REQUIREMENT »
The entries below contain a line with "floor = bag()" and a line with "in millimetres from". Quote exactly those two lines and all lines between them.

====== EXERCISE MATERIAL

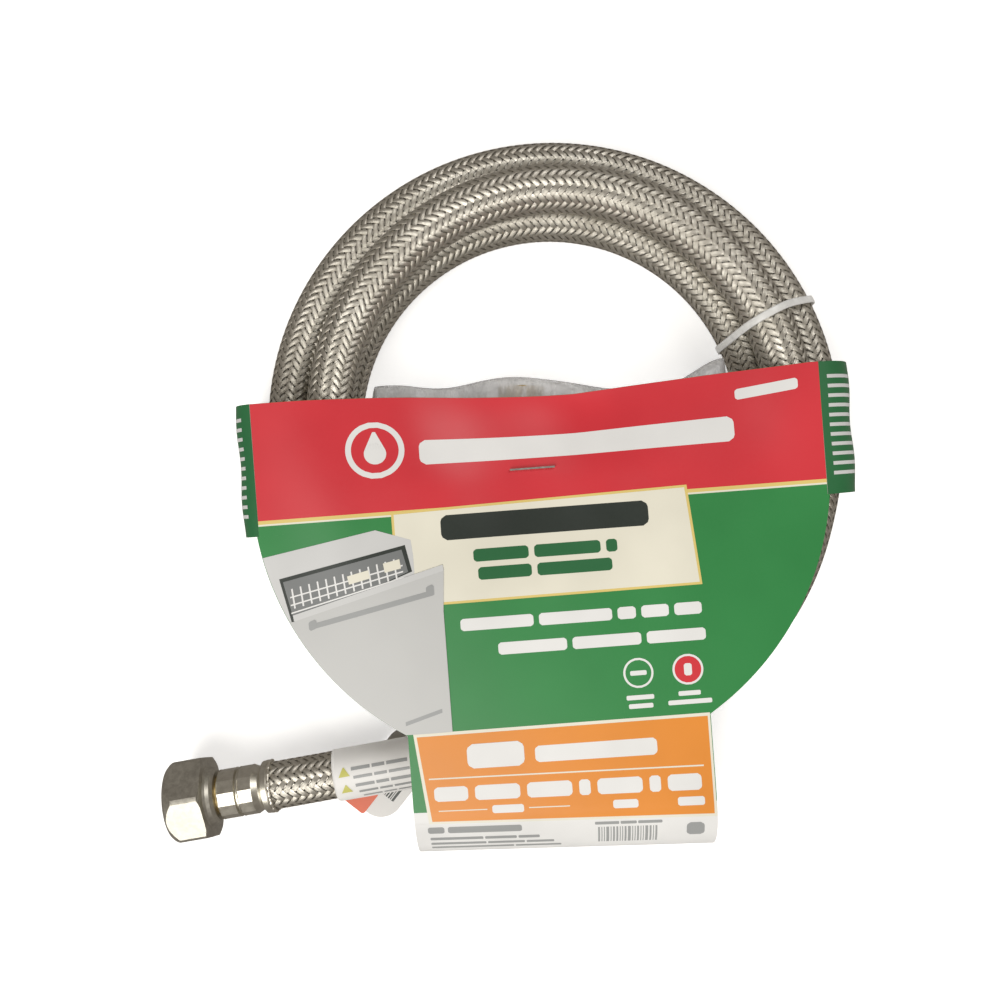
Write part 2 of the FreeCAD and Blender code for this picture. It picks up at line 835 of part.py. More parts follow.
def adapter(name, place, floor):
    """Standing adapter: a hexagon with a socket for a compression valve, a pipe thread above it."""
    socket = size(name + "_socket")
    depth = size("adapter_socket_depth")
    hexagon = size("adapter_hex_length")
    total = hexagon + size("adapter_pipe_length")
    flats = size("adapter_flats")
    turned = size("adapter_flats") / 2 + size("adapter_corner")
    thread = size("adapter_pipe_thread")
    way = size("adapter_way")
    label = "adapter_" + name
    frame = at(place[0], place[1], floor)
    body = new_body(label)
    pad_polygon(body, label + "_hexagon", 6, flats, total)
    revolve(
        body,
        "Groove",
        label + "_outside",
        [
            (turned - 1, 0),
            (turned, 1),
            (turned, hexagon - 0.8),
            (turned - 1, hexagon),
            (thread, hexagon),
            (thread - 0.3, total - 1),
            (thread - 1.3, total),
            (flats, total),
            (flats, 0),
        ],
    )
    revolve(
        body,
        "Groove",
        label + "_bore",
        [(0, 0), (socket + 0.6, 0), (socket, 0.6), (socket, depth), (way, depth), (way, total), (0, total)],
    )
    keep(body, label, frame)
    thick = size("socket_washer_thick")
    rim = socket - 0.3
    outline = [(way, depth - thick), (rim - 0.5, depth - thick), (rim, depth - thick / 2), (rim, depth), (way, depth)]
    turned_part(label + "_washer", outline, frame)


def elbow(floor):
    """Right-angle fitting: a pipe thread on one leg, a compression thread on the other."""
    side = size("elbow_side")
    half = side.value / 2
    centre = ELBOW_PLACE + Vector(0, 0, floor + half)
    along_x = Rotation(Vector(0, 1, 0), 90)
    along_y = Rotation(Vector(1, 0, 0), -90)
    block = primitive("Box", "elbow_block", at(centre.x - half, centre.y - half, floor),
                      Length=side, Width=side, Height=side)
    pipe = primitive("Cylinder", "elbow_pipe", Placement(centre, along_x),
                     Radius=size("elbow_pipe_thread") - 0.1, Height=side / 2 + size("elbow_pipe_length"))
    stub = primitive("Cylinder", "elbow_tube", Placement(centre, along_y),
                     Radius=size("elbow_tube_thread"), Height=side / 2 + size("elbow_tube_length"))
    pipe_way = primitive("Cylinder", "elbow_pipe_way", Placement(centre, along_x),
                         Radius=size("elbow_way"), Height=side + size("elbow_pipe_length"))
    tube_way = primitive("Cylinder", "elbow_tube_way", Placement(centre, along_y),
                         Radius=size("elbow_way"), Height=side + size("elbow_tube_length"))
    keep(cut("elbow_fitting", fuse("elbow_solid", block, pipe, stub), fuse("elbow_ways", pipe_way, tube_way)),
         "elbow_fitting")


# ---------------------------------------------------------------- labels


def wrap_label(points):
    """Label folded over the inlet tail, its lower part spread out over the floor beside the hose."""
    radius = SIZES["hose_diameter"] / 2 + SIZES["label_gap"]
    length = SIZES["label_length"]
    stations = rounded_path(points)[0].discretize(Distance=1.0)
    centre = stations[LABEL_FROM_FERRULE]
    along = (stations[LABEL_FROM_FERRULE + 8] - stations[LABEL_FROM_FERRULE - 8]).normalize()
    up = Vector(0, 0, 1)
    turn = Rotation(along, up.cross(along), up, "XZY")
    edge_end = Vector(0, -radius - SIZES["label_spread"], -SIZES["label_drop"])
    arc = Part.Arc(Vector(0, radius, 0), Vector(0, 0, radius), Vector(0, -radius, 0)).toShape()
    edge = Part.LineSegment(Vector(0, -radius, 0), edge_end).toShape()
    face = Part.Wire([arc, edge]).makeOffset2D(SIZES["label_thick"], 2, True, True, False)
    feature = doc.addObject("Part::Feature", "wrap_label")
    feature.Shape = face.extrude(Vector(length, 0, 0))
    keep(feature, "wrap_label", Placement(centre - along * (length / 2), turn))


def tag(label, width, length, corner, frame):
    """Flat tag with round corners."""
    body = new_body(label)
    sketch = new_sketch(body, "XY_Plane", label + "_sketch")
    add_outline(sketch, [(0, 0), (width, 0), (width, length), (0, length)])
    pad = body.newObject("PartDesign::Pad", label + "_pad")
    pad.Profile = sketch
    pad.setExpression("Length", size("label_thick").text)
    doc.recompute()
    upright = [
        "Edge" + str(index)
        for index, edge in enumerate(pad.Shape.Edges, start=1)
        if abs(edge.tangentAt(edge.FirstParameter).z) > 0.9
    ]
    fillet = body.newObject("PartDesign::Fillet", label + "_corners")
    fillet.Base = (pad, upright)
    fillet.setExpression("Radius", corner.text)
    doc.recompute()
    keep(body, label, frame)


def labels(inlet_points):
    """The folded label and the two flat ones that show beneath it."""
    wrap_label(inlet_points)
    tag("barcode_tag", size("tag_width"), size("tag_length"), size("tag_corner"), at(*TAG_PLACE, TAG_TURN))
    side = size("lot_label_side")
    tag("lot_label", side, side, side / 8, at(*LOT_LABEL_PLACE, TAG_TURN))


# ---------------------------------------------------------------- whole model


def direction(heading, slope):
    """Unit vector with a heading about Z and a slope from the floor, in degrees."""
    flat = math.cos(math.radians(slope))
    return Vector(
        flat * math.cos(math.radians(heading)), flat * math.sin(math.radians(heading)), math.sin(math.radians(slope))
    )


def move_to_origin():
    """Shift every sub-part so that the origin is the middle of the model's underside."""
    box = FreeCAD.BoundBox()
    for thing in parts:
        box.add(thing.Shape.optimalBoundingBox(False, False))
    shift = Vector(-box.Center.x, -box.Center.y, -box.ZMin)
    for thing in parts:
        thing.Placement = Placement(thing.Placement.Base + shift, thing.Placement.Rotation)
    print("layout moved by", [round(value, 4) for value in shift])
    print("size", [round(value, 2) for value in (box.XLength, box.YLength, box.ZLength)])
    for thing in parts:
        if thing.Label.endswith("_nut"):
            axis = thing.Placement.Rotation.multVec(Vector(0, 0, 1))
            print(thing.Label, "mouth", [round(value, 4) for value in thing.Placement.Base])
            print(thing.Label, "axis", [round(value, 6) for value in axis])


def check_and_write():
    """Stop if an object failed or a shape is not valid, then write one file for each sub-part."""
    failed = [thing.Name for thing in doc.Objects if {"Invalid", "Error"} & set(thing.State)]
    if failed:
        raise RuntimeError("failed objects: " + ", ".join(failed))
    for thing in parts:
        if thing.Shape.isNull() or not thing.Shape.isValid() or not thing.Shape.Solids:
            raise RuntimeError(thing.Label + " has no valid solid")
    os.makedirs("parts", exist_ok=True)
    for thing in parts:
        thing.Shape.exportStep("parts/" + thing.Label + ".step")
    print(len(parts), "sub-parts written")


def main():
    """Build the whole supply line."""
    fill_sheet()
    inlet_direction = direction(INLET_HEADING, 0)
    turned = SIZES["inlet_flats"] / 2 + SIZES["inlet_corner"]
    flat_edge = math.acos(SIZES["inlet_flats"] / 2 / turned)
    standing_height = turned * math.cos(flat_edge - math.radians(INLET_NUT_ROLL)) + 0.05
    inlet_frame = fitting_frame(INLET_MOUTH + Vector(0, 0, standing_height), inlet_direction)
    outlet_direction = direction(OUTLET_HEADING, OUTLET_SLOPE)
    outlet_stop = number(size("outlet_nut_length") + size("ferrule_gap") + size("ferrule_length"))
    outlet_mouth = OUTLET_HOSE_END + outlet_direction * (outlet_stop - SIZES["hose_insertion"])
    outlet_frame = fitting_frame(outlet_mouth, outlet_direction * -1)
    coil_start = Vector(SIZES["outer_turn"], 0, SIZES["coil_lift"] + SIZES["hose_diameter"] / 2)
    coil_end = Vector(-SIZES["top_turn_near"], 0, SIZES["coil_lift"] + SIZES["hose_diameter"] * 1.5)
    inlet_hose_end = hose_start("inlet", inlet_frame)
    inlet_points = [inlet_hose_end, inlet_hose_end + inlet_direction * STRAIGHT_RUN]
    inlet_points += [Vector(*point) for point in INLET_ROUTE] + [coil_start]
    outlet_points = [coil_end] + [Vector(*point) for point in OUTLET_ROUTE]
    outlet_points += [OUTLET_HOSE_END - outlet_direction * STRAIGHT_RUN, OUTLET_HOSE_END]
    coil()
    tail("inlet", inlet_points, inlet_frame)
    tail("outlet", outlet_points, outlet_frame)
    end_fitting("inlet", inlet_frame, INLET_NUT_ROLL)
    end_fitting("outlet", outlet_frame, 0)
    tie()
    card()
    floor = bag()
    for name, place in ADAPTER_PLACES.items():
        adapter(name, place, floor)
    elbow(floor)
    labels(inlet_points)
    doc.recompute()
    move_to_origin()
    check_and_write()


main()
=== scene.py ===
import logging
import math
from dataclasses import dataclass, field
from enum import Enum
from typing import Optional, Sequence, Union

import bpy
import numpy as np
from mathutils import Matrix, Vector


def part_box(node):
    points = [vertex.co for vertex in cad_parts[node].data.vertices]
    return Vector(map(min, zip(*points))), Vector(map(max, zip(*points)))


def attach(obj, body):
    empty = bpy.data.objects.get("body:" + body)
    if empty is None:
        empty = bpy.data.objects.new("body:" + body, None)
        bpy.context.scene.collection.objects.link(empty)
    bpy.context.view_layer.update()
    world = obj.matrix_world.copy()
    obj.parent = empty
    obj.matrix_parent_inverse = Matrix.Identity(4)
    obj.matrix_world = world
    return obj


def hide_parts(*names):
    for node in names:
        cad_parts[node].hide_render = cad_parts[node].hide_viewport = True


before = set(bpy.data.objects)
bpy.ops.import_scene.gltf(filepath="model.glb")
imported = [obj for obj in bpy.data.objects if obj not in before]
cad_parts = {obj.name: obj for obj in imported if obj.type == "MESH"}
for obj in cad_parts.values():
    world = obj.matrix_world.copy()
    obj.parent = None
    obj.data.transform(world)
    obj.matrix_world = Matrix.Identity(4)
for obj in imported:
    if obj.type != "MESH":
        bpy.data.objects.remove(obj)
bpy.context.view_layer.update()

log = logging.getLogger("supply_line")

MM = 0.001
ELBOW_CORNER = (-16.5, -16.5)
PACK = "pack"


def layout_shift() -> np.ndarray:
    """Shift in millimetres from the layout, whose centre is the coil's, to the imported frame."""
    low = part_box("elbow_fitting")[0]
    return np.array([low.x / MM - ELBOW_CORNER[0], low.y / MM - ELBOW_CORNER[1], 0.0])


SHIFT = layout_shift()


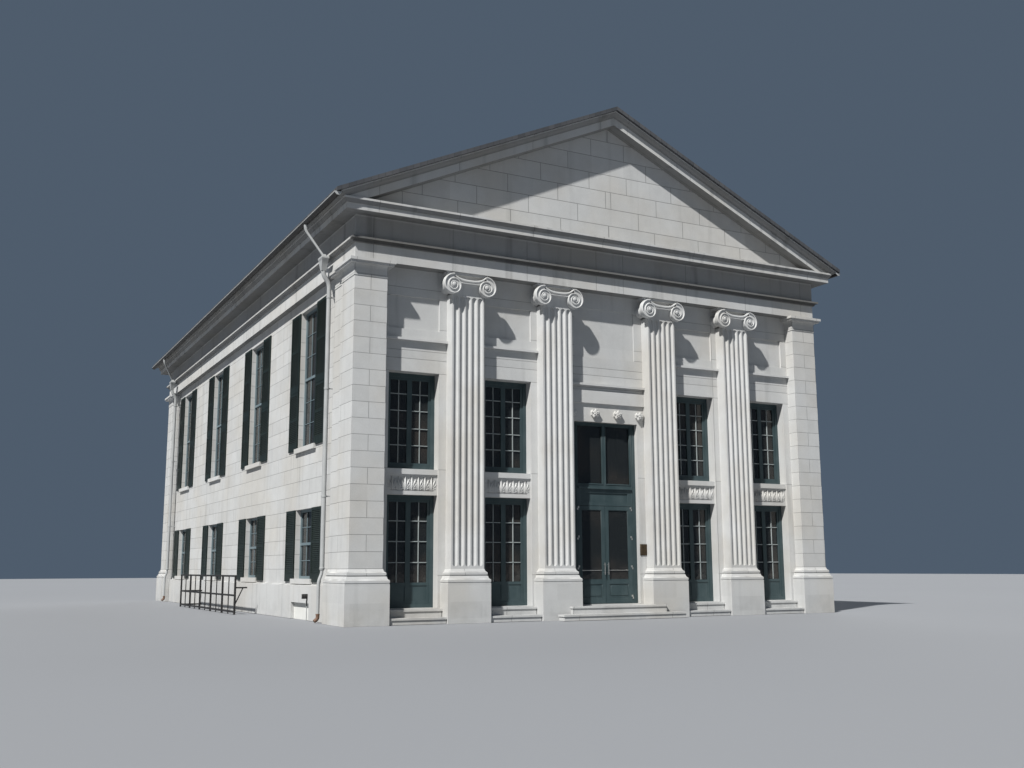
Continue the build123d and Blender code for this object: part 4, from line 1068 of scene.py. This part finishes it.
@dataclass
class Capitals(Dressing):
    """Carved capitals of the four pilasters, smooth where the frame's are faceted.

    The echinus is given by how far it stands out and its height above the neck. A band between the volutes
    is given by its height over the eyes at its ends and middle, then its thickness there.
    """

    pilasters: tuple[float, ...] = (-4.902, -1.914, 1.914, 4.902)
    shaft_half: float = 0.51
    eye_out: float = 0.525
    eye_drop: float = 0.42
    side: float = 0.015
    rise: float = 0.33
    radii: tuple[float, ...] = (0.325, 0.288, 0.254, 0.225, 0.197, 0.173, 0.149, 0.13, 0.113, 0.096)
    wide: float = 0.048
    narrow: float = 0.03
    steps: int = 10
    round_steps: int = 6
    out: float = 0.15
    thick: float = 0.13
    proud: float = 0.032
    fullness: float = 0.6
    boss: tuple[Span, ...] = ((0.0, 0.072), (-0.02, 0.072), (-0.034, 0.0576), (-0.042, 0.0324),
                              (-0.044, 0.0001))
    boss_sides: int = 20
    bolster: float = 0.2
    bolster_sides: int = 28
    bolster_steps: int = 12
    flare: float = 0.012
    belt: tuple[Span, ...] = ((-0.035, 0.0), (-0.029, 0.004), (-0.015, 0.01), (0.015, 0.01), (0.029, 0.004),
                              (0.035, 0.0))
    bands: tuple[tuple[float, ...], ...] = ((0.33, 0.173, 0.05, 0.075), (0.09, 0.073, 0.03, 0.03))
    curl: int = 3
    band_steps: int = 20
    band_set: float = 0.012
    band_round: float = 0.014
    band_root: float = 0.02
    abacus_half: float = 0.66
    abacus_tall: float = 0.08
    abacus_in: float = 0.04
    throat: float = 0.17
    echinus: tuple[Span, ...] = ((0.0, 0.0), (0.012, 0.08), (0.035, 0.17), (0.07, 0.25), (0.115, 0.32),
                                 (0.13, 0.36), (0.11, 0.39), (-0.17, 0.395))

    def spiral(self) -> list[tuple[float, float, float, float, float]]:
        """Walks the left volute from the architrave inwards, about its eye.

        Returns:
            For each point its place, the direction to the spiral's centre and the band's width.
        """
        x, z = self.side, self.rise
        quarter = math.pi / 2
        found = []
        for n, radius in enumerate(self.radii):
            start = quarter * (n + 1)
            x -= radius * math.cos(start)
            z -= radius * math.sin(start)
            for step in range(self.steps):
                done = (n + step / self.steps) / len(self.radii)
                turn = start + quarter * step / self.steps
                wide = self.wide + (self.narrow - self.wide) * done
                found.append((x + radius * math.cos(turn), z + radius * math.sin(turn),
                              -math.cos(turn), -math.sin(turn), wide))
            x += radius * math.cos(start + quarter)
            z += radius * math.sin(start + quarter)
        return found

    def volute(self, shape: Shape, centre: float, side: int) -> None:
        """Adds one volute: its disc, spiral band, eye and bolster.

        Args:
            shape: where it is gathered.
            centre: the pilaster's middle.
            side: -1 for the left volute, 1 for the right.
        """
        eye, eye_z = centre + side * self.eye_out, self.faces.architrave - self.eye_drop
        face = self.faces.pilaster - self.out
        back = face + self.thick
        walk = self.spiral()
        rim = [(eye - side * x, eye_z + z) for x, z, *_ in walk[:self.steps * 4 + 1]]
        shape.sheet([[(x, face, z) for x, z in rim], [(x, back, z) for x, z in rim]], flip=side > 0)
        for y, flip in ((face, side < 0), (back, side > 0)):
            shape.sheet([[(x, y, z) for x, z in rim], [(eye, y, eye_z)] * len(rim)], flip=flip)
        rows = []
        for x, z, inward_x, inward_z, wide in walk:
            row = []
            for turn in half_turn(self.round_steps):
                across = wide * (1 - math.cos(turn)) / 2
                row.append((eye - side * (x + inward_x * across),
                            face - self.proud * math.sin(turn) ** self.fullness,
                            eye_z + z + inward_z * across))
            rows.append(row)
        shape.sheet(rows, flip=side > 0)
        shape.lathe((eye, face, eye_z), Axis.Y, self.boss, self.boss_sides)
        deep = self.faces.front_wall - back
        shape.lathe((eye, back, eye_z), Axis.Y,
                    [(deep * turn / math.pi, self.bolster + self.flare * (1 - math.sin(turn)))
                     for turn in half_turn(self.bolster_steps)], self.bolster_sides)
        shape.lathe((eye, back + deep / 2, eye_z), Axis.Y,
                    [(place, self.bolster + beyond) for place, beyond in self.belt], self.bolster_sides)

    def band(self, shape: Shape, centre: float, sizes: tuple[float, ...]) -> None:
        """Adds one band hung between the volutes.

        Args:
            shape: where it is gathered.
            centre: the pilaster's middle.
            sizes: its height at the ends and middle, then its thickness there.
        """
        end, middle, thick_end, thick_middle = sizes
        eye_z = self.faces.architrave - self.eye_drop
        face = self.faces.pilaster - self.out + self.band_set
        root = self.faces.pilaster - self.band_root
        rows = []
        for n in range(-self.band_steps, self.band_steps + 1):
            t = n / self.band_steps
            curl = abs(t) ** self.curl
            top = eye_z + middle + (end - middle) * curl
            tall = thick_middle + (thick_end - thick_middle) * curl
            x = centre + self.eye_out * t
            front = [(x, face - self.band_round * math.sin(turn), top - tall * (1 - math.cos(turn)) / 2)
                     for turn in half_turn(self.round_steps)]
            rows.append([(x, root, top), *front, (x, root, top - tall)])
        shape.sheet(rows, flip=True)

    def capital(self, shape: Shape, centre: float) -> None:
        """Adds one capital.

        Args:
            shape: where it is gathered.
            centre: the pilaster's middle.
        """
        front, wall = self.faces.pilaster, self.faces.front_wall
        neck, top = self.faces.neck, self.faces.architrave
        left, right = centre - self.shaft_half, centre + self.shaft_half
        shape.block((left, front + self.throat, neck), (right, wall, top))
        profile = [(front + self.throat, neck)] + [(front - out, neck + up) for out, up in self.echinus]
        for x, flip in ((left, True), (right, False)):
            shape.sheet([[(x, y, z) for y, z in profile], [(x, wall, z) for _, z in profile]], flip=flip)
        shape.sheet([[(x, y, z) for y, z in profile] for x in (left, right)], flip=True)
        shape.block((centre - self.abacus_half, front + self.abacus_in, top - self.abacus_tall),
                    (centre + self.abacus_half, wall, top))
        for sizes in self.bands:
            self.band(shape, centre, sizes)
        for side in (-1, 1):
            self.volute(shape, centre, side)

    def build(self) -> None:
        """Makes the four capitals in one piece and hides the frame's faceted ones."""
        shape = Shape()
        for centre in self.pilasters:
            self.capital(shape, centre)
        piece = shape.make("carved_capitals", self.finishes.shaft, Body.BUILDING, Slot.GRANITE, smooth=40.0)
        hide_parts("ionic_capitals")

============

TASK RESULT »
    floor = bag()
    for name, place in ADAPTER_PLACES.items():
        adapter(name, place, floor)
    elbow(floor)
    labels(inlet_points)
    doc.recompute()
    move_to_origin()
    check_and_write()


main()
=== scene.py ===
import logging
import math
from dataclasses import dataclass, field
from enum import Enum
from typing import Optional, Sequence, Union

import bpy
import numpy as np
from mathutils import Matrix, Vector


def part_box(node):
    points = [vertex.co for vertex in cad_parts[node].data.vertices]
    return Vector(map(min, zip(*points))), Vector(map(max, zip(*points)))


def attach(obj, body):
    empty = bpy.data.objects.get("body:" + body)
    if empty is None:
        empty = bpy.data.objects.new("body:" + body, None)
        bpy.context.scene.collection.objects.link(empty)
    bpy.context.view_layer.update()
    world = obj.matrix_world.copy()
    obj.parent = empty
    obj.matrix_parent_inverse = Matrix.Identity(4)
    obj.matrix_world = world
    return obj


def hide_parts(*names):
    for node in names:
        cad_parts[node].hide_render = cad_parts[node].hide_viewport = True


before = set(bpy.data.objects)
bpy.ops.import_scene.gltf(filepath="model.glb")
imported = [obj for obj in bpy.data.objects if obj not in before]
cad_parts = {obj.name: obj for obj in imported if obj.type == "MESH"}
for obj in cad_parts.values():
    world = obj.matrix_world.copy()
    obj.parent = None
    obj.data.transform(world)
    obj.matrix_world = Matrix.Identity(4)
for obj in imported:
    if obj.type != "MESH":
        bpy.data.objects.remove(obj)
bpy.context.view_layer.update()

log = logging.getLogger("supply_line")

MM = 0.001
ELBOW_CORNER = (-16.5, -16.5)
PACK = "pack"


def layout_shift() -> np.ndarray:
    """Shift in millimetres from the layout, whose centre is the coil's, to the imported frame."""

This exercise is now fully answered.